Table 1. Comparision of DSBRouter-NTHU and DSBROUTER-NCTU on two different routing scenarios.

	ibm01-wirelength	ibm01-overflow	ibm05-wirelength	ibm05-overflow
DSBRouter-NTHU	61435	1430	420464	0
DSBRouter-NCTU	86776	10256	1312353	115

To address the current issue of DSBRouter's insufficient generalization, we have recently attempted to improve the optimization objective proposed in Section 3.3 of the paper with a hyperparameter $\tau$ . Where $\mathbb{S}(\mathcal{P}(\bar{\mathbf{x}_{k}}))$ turns to $\tau * E^o + (1-\tau) * E^w$ . The goal is to enable DSBRouter to optimize a balance between OF and WL during inference. Due to space constraints, we only report the performance of DSBRouter on the ISPD98 cases in Table 2 for the cases where $\tau = 0.3$ and $\tau = 0$ . (Experiments show that different datasets exhibit varying sensitivities to the hyperparameters $\tau$ .) We will report the full results in future work.
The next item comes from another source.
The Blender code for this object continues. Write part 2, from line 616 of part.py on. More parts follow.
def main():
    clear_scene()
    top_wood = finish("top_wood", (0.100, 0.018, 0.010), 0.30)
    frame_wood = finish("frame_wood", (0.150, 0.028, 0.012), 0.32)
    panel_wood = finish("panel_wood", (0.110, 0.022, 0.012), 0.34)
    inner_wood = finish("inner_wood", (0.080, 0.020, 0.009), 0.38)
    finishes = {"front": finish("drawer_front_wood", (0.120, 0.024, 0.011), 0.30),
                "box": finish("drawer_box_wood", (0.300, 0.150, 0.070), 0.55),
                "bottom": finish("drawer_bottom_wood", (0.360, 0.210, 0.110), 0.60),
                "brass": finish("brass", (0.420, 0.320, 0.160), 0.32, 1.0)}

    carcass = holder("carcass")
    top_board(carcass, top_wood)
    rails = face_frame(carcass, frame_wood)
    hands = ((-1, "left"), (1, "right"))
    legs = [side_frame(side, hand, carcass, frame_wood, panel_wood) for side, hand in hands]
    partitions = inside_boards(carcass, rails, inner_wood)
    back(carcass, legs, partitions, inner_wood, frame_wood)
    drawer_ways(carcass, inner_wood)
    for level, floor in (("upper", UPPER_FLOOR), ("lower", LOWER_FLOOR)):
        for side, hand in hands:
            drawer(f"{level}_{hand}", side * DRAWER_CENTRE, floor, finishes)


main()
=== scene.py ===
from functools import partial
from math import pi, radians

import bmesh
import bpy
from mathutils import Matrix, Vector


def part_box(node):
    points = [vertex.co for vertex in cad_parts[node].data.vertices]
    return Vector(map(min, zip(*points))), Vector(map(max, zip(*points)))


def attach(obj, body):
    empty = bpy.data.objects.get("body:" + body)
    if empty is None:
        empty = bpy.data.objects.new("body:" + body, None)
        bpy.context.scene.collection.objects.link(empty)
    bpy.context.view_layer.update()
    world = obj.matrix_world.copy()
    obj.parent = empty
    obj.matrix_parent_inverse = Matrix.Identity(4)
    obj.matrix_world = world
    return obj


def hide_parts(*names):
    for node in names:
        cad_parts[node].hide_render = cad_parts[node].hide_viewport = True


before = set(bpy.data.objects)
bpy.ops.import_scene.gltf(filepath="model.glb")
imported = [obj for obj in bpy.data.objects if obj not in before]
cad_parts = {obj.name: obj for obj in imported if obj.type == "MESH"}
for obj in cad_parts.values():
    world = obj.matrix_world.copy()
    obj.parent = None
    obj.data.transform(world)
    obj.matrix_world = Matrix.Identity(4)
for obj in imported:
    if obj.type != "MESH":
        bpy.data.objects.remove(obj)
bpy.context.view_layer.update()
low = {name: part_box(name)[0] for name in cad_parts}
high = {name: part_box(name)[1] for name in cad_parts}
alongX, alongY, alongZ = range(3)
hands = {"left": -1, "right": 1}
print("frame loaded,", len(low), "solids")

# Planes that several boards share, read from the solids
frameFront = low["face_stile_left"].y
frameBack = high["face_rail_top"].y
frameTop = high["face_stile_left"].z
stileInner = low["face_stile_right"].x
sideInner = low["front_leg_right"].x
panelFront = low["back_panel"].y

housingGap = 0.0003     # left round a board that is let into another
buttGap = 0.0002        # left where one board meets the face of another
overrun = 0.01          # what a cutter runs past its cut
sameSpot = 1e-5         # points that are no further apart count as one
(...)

Table 2. Routing Results of DSBRouter on ISPD98 with modified objective.

	ibm01-wl/of	ibm02-wl/of	ibm03-wl/of	ibm04-wl/of
$\tau=0.3$	65665/1479	213588/0	165930/0	176945/0
$\tau=0$	65632/1390	208405/0	165168/0	175869/0

最终决定Accept (poster)

2025-05-01

The paper proposed DSBRouter, an end-to-end neural global routing solver using Diffusion Schrödinger Bridge (DSB). The method shows good performance in real-world problems and all reviewers are positive.